No they don't. They exist for the purpose of selling advertising. Any other purpose is either marketing copy to get you to use it or an emergent property based on people believing the marketing. Consider that LinkedIn would continue to exist if it provided no social capital whatsoever as long as it could still get ads in front of eyeballs.

Another observation: whether any specific social network "builds social capital" depends on the demographics of the audience and general "trendiness". People in high school don't care about LinkedIn, professionals in their 30s don't care about TikTok. Does this mean that TikTok should be an "identity provider" to people under 20?

It's weird to mount a mild defense of LinkedIn, which I don't really like much, but I think you're making a slight category error by tacitly lumping it in with other social networks. LinkedIn's value proposition has always been "getting jobs is mostly about professional contacts and we're going to help you build professional contacts," and it makes the bulk of its revenue by selling its recruiting tools and, to a lesser degree, its premium services for job hunters.
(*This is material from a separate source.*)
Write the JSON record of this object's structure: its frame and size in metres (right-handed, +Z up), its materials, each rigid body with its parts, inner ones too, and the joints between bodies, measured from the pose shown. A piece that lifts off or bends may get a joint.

The most recent figures I've found suggest it makes less than 20% of its revenue from ads. I actually susect LinkedIn would not continue to exist if it provided no "social capital" whatsoever, because their business model really isn't "get ads in front of eyeballs." It's "get job prospects in front of eyeballs."

Having said all that, I wouldn't want to use it as an identity provider. :)

It's a massive difference. Consider linkedin vs national UK login.

The later one guarantees the identity: full name, date of birth, address, verified phone number, last taxable income, etc...

It allows to request government benefits or open a bank account online, because the identity is guaranteed. There is a real verified person behind the account. (corollary: you will be in troubles if somebody gets credit cards under your UK identity).

On the other hand, it's not great if that identity is required to apply to a job. The company can see your passport after they hire you. There is no need for every job board and recruiter and company to systematically get all your personal information in advance.